--- WHAT YOU HAVE TO DO ---
Your task is to give the data again, exactly, with every line intact.
=-=-=
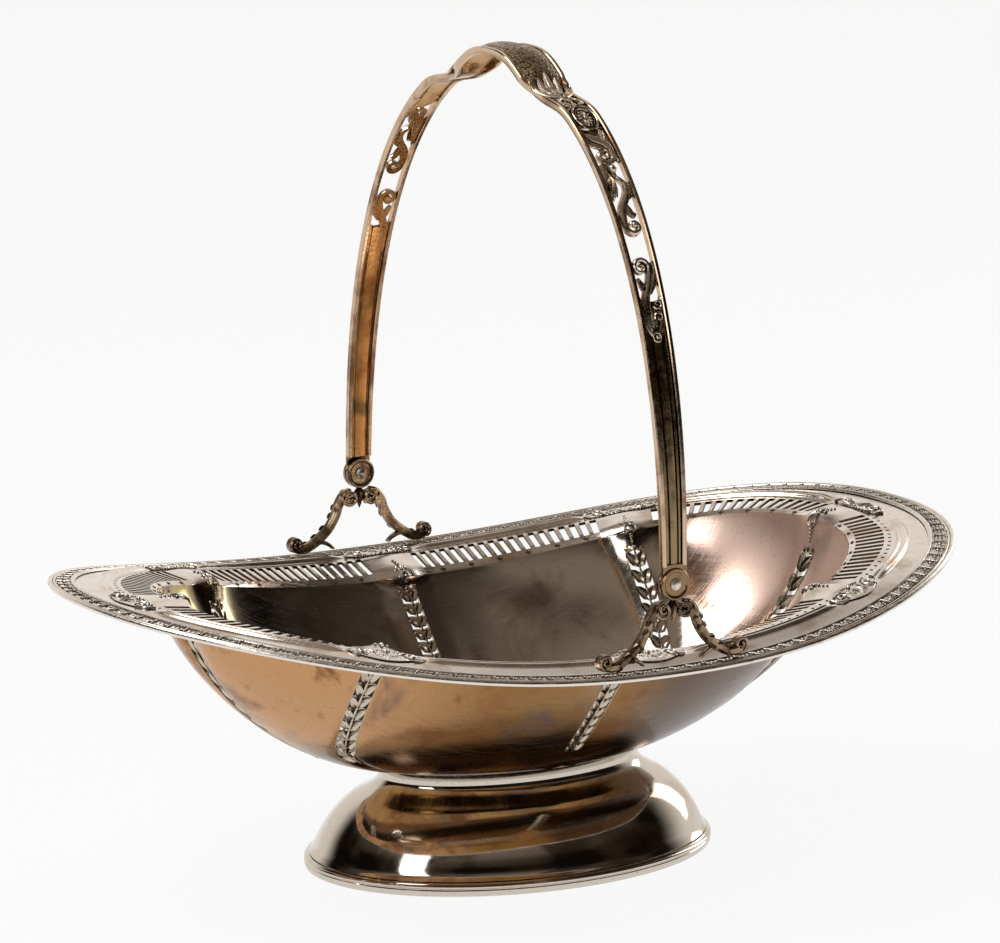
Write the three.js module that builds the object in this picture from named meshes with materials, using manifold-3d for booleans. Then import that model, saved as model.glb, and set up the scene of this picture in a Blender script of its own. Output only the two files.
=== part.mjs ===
// An oval pierced basket of silver-plated metal with a swing handle, as used for cake or flowers.
// It stands on z = 0, its long axis lies along X and the handle spans Y. Lengths are in millimetres.
import * as THREE from 'three';
import { mergeVertices } from 'three/addons/utils/BufferGeometryUtils.js';
import Module from 'manifold-3d';

const wasm = await Module();
wasm.setup();

// Clearances
const SEAT_GAP = 0.3; // between pieces that are soldered or riveted together
const SHEET = 1.0; // thickness of the raised sheet of the bowl and the foot
const CUT_DEPTH = 8; // length of the punches that pierce the sheet

// Rim of the bowl, in plan a superellipse, higher at its two ends than at its sides
const RIM_LENGTH = 320;
const RIM_WIDTH = 214.8;
const RIM_POWER = 2.26;
const RIM_END_HEIGHT = 102.7;
const RIM_SIDE_HEIGHT = 82.5;
const RIM_CORNER_LIFT = 2.0; // how far the rim stands over a plain wave between end and side
const EDGE_INSET = 1.8; // the sheet ends this far inside the border's outer edge
const SHEET_RISE = 0.9; // top of the sheet over the border's lower edge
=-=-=
--- FINISHED TASK ---
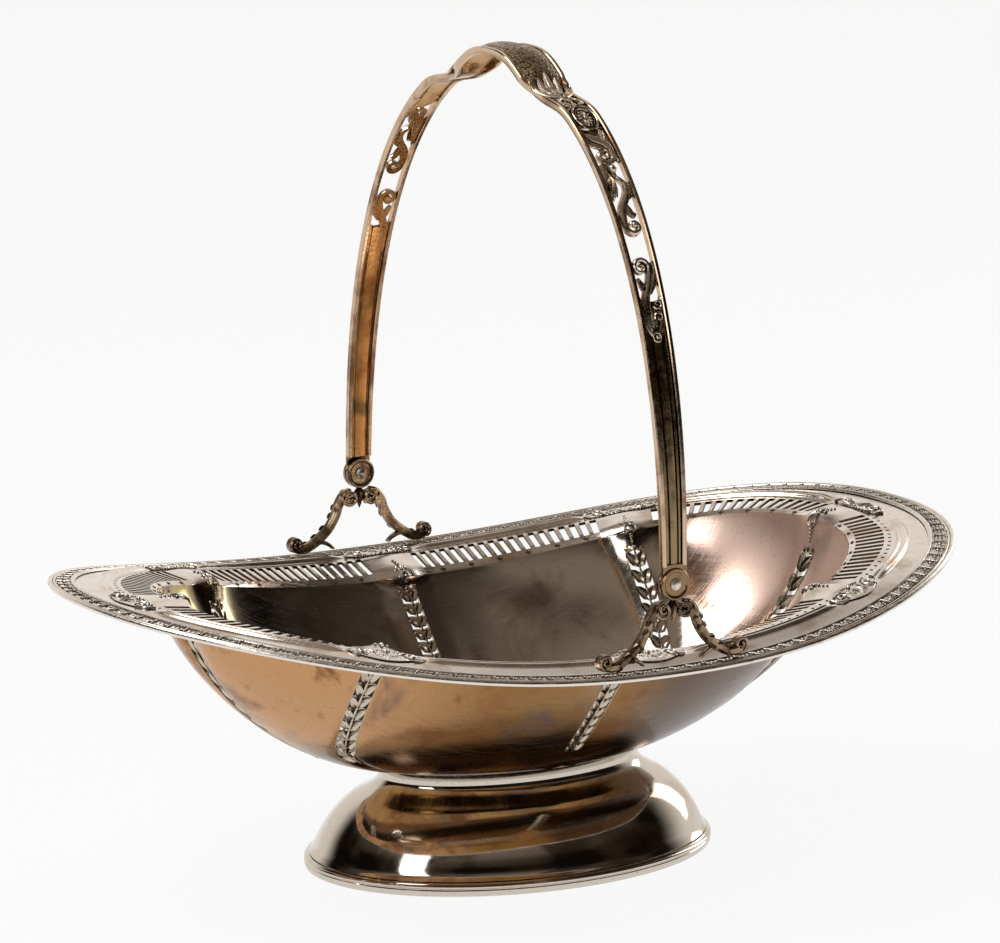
Write the three.js module that builds the object in this picture from named meshes with materials, using manifold-3d for booleans. Then import that model, saved as model.glb, and set up the scene of this picture in a Blender script of its own. Output only the two files.
=== part.mjs ===
// An oval pierced basket of silver-plated metal with a swing handle, as used for cake or flowers.
// It stands on z = 0, its long axis lies along X and the handle spans Y. Lengths are in millimetres.
import * as THREE from 'three';
import { mergeVertices } from 'three/addons/utils/BufferGeometryUtils.js';
import Module from 'manifold-3d';

const wasm = await Module();
wasm.setup();

// Clearances
const SEAT_GAP = 0.3; // between pieces that are soldered or riveted together
const SHEET = 1.0; // thickness of the raised sheet of the bowl and the foot
const CUT_DEPTH = 8; // length of the punches that pierce the sheet

// Rim of the bowl, in plan a superellipse, higher at its two ends than at its sides
const RIM_LENGTH = 320;
const RIM_WIDTH = 214.8;
const RIM_POWER = 2.26;
const RIM_END_HEIGHT = 102.7;
const RIM_SIDE_HEIGHT = 82.5;
const RIM_CORNER_LIFT = 2.0; // how far the rim stands over a plain wave between end and side
const EDGE_INSET = 1.8; // the sheet ends this far inside the border's outer edge
const SHEET_RISE = 0.9; // top of the sheet over the border's lower edge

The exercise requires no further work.